Remember, these Benchers are the cream of the crop, wealthy lawyers who hold influential positions in our society. Their extreme hostility to TWU should have been a wake-up call to a whole new Canada. They were the harbingers of a society ever more Jacobin, blinded by the tempting delusion of its moral superiority, fiercely intolerant of Christian beliefs, and willing to ruthlessly suppress and oppress in order to pummel through its own delirious convictions.

Waking up to a new Canada

Indeed, that militantly secular new Canada is already here. This week, Toronto city councillors said essentially the same thing as those fancy legal eagles. Only, this time it isn't about Evangelical Protestant law graduates, it is about a trustee who happens to adhere to the Catholic teachings on marriage.

The reasoning of the city councillors and the law societies is identical, and goes like this: Those who oppose same-sex marriage are opposed to human rights, just like racists were opposed to racial equality. Therefore, their opinions are not worthy of tolerance or respect. Such people can be - in fact, should be - kept out of workplaces and positions of influence. 

Trinity Western University is suing the law societies, and the cases will probably wind their way up to the Supreme Court. Trustee Angela Kennedy is contemplating an appeal to a human rights tribunal.

But whatever happens in these two cases, the writing is on the wall. It's only going to get tougher for Catholics and Christians here in Canada. If Catholics and Christians are starting to feel like a hunted species, there is a good reason for it. Our Good Friday is here.

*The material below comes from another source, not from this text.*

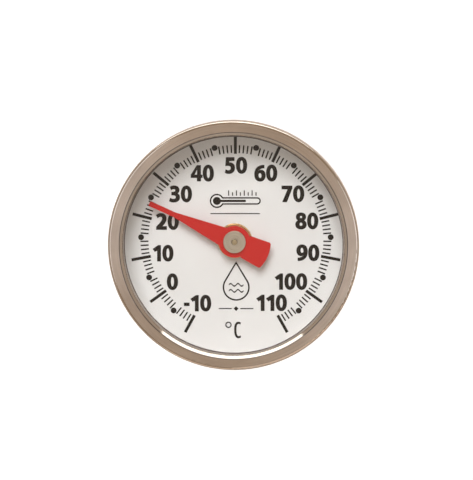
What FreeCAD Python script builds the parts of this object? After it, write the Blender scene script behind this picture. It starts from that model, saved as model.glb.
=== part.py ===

The words of a modern prophet

Last May, Princeton Prof. Robert George spoke precisely of this coming persecution of Catholics and other like-minded Christians. In an incredible speech (which I blogged about earlier) that should be remembered through history as truly prophetic, he said the following:
The days of socially acceptable Christianity are over. The days of comfortable Catholicism are past. It is no longer easy to be a faithful Christian, a good Catholic, an authentic witness to the truths of the Gospel. A price is demanded and must be paid. There are costs of discipleship — heavy costs, costs that are burdensome and painful to bear.

Of course, one can still safely identify oneself as a "Catholic," and even be seen going to mass. That is because the guardians of those norms of cultural orthodoxy that we have come to call "political correctness" do not assume that identifying as "Catholic" or going to mass necessarily means that one actually believes what the Church teaches on issues such as marriage and sexual morality and the sanctity of human life.

And if one in fact does not believe what the Church teaches, or, for now at least, even if one does believe those teachings but is prepared to be completely silent about them, one is safe — one can still be a comfortable Catholic. In other words, a tame Catholic, a Catholic who is ashamed of the Gospel, or who is willing to act publicly as if he or she were ashamed, is still socially acceptable. But a Catholic who makes it clear that he or she is not ashamed is in for a rough go — he or she must be prepared to take risks and make sacrifices.

...To be a witness to the Gospel today is to make oneself a marked man or woman. It is to expose oneself to scorn and reproach. To unashamedly proclaim the Gospel in its fullness is to place in jeopardy one's security, one's personal aspirations and ambitions, the peace and tranquility one enjoys, one's standing in polite society. One may in consequence of one's public witness be discriminated against and denied educational opportunities and the prestigious credentials they may offer; one may lose valuable opportunities for employment and professional advancement; one may be excluded from worldly recognition and honors of various sorts; one's witness may even cost one treasured friendships. It may produce familial discord and even alienation from family members. Yes, there are costs of discipleship — heavy costs.

...And so, here we are. You see, for us, as for our faithful Evangelical friends, it is now Good Friday. The memory of Jesus's triumphal entry into Jerusalem has faded. Yes, he had been greeted, and not long ago, by throngs of people waving palm branches and shouting "Hosanna to the Son of David." He rode into the Jerusalem of Europe and the Jerusalem of the Americas and was proclaimed Lord and King. But all that is now in the past. Friday has come. The love affair with Jesus and his Gospel and his Church is over. Elite sectors of the cultures of Europe and North America no longer welcome his message. "Away with him," they shout. "Give us Barabbas!"
A long Good Friday

As I sat at church for yesterday's Good Friday service, I contemplated the crowd assembled there. The church was packed to overflowing, both on the main floor and in the basement, where a live feed had been set up on a large television screen. So many Catholics had come to celebrate this Good Friday, knowing that Easter was just around the corner.

But suppose that someone had come up to the podium and told the assembled crowd the following:
"Everyone here is now considered a racist. By your active membership in the Catholic Church, you are excluding yourself from respectable society. You now assume the risk of losing your jobs and getting passed over for promotions. Opportunities will be denied to you in the name of human rights. Your children will be seen as brainwashed and prejudiced, and they may not get into the schools or programs that they want to study. They will be mocked and tormented unless they renounce their moral values. Your Good Friday is here, and no Easter is on the forecast."
It's easy to cry "Hosanna" when everyone else is waving those palm branches. But those days are gone. How packed will the Church be in a few years, when it becomes apparent that these are the costs that people must bear for their religious participation?

On March 31st, the Toronto City Councillors held a vote, so reminiscent of the original Good Friday. Angela Kennedy had done no wrong, her only crime was to hold fast to the opinions of the Catholic Church. In disposing of Angela Kennedy, the Councillors might as well have shouted "Give us Barabbas!"

This is a very strange time to witness in modern history.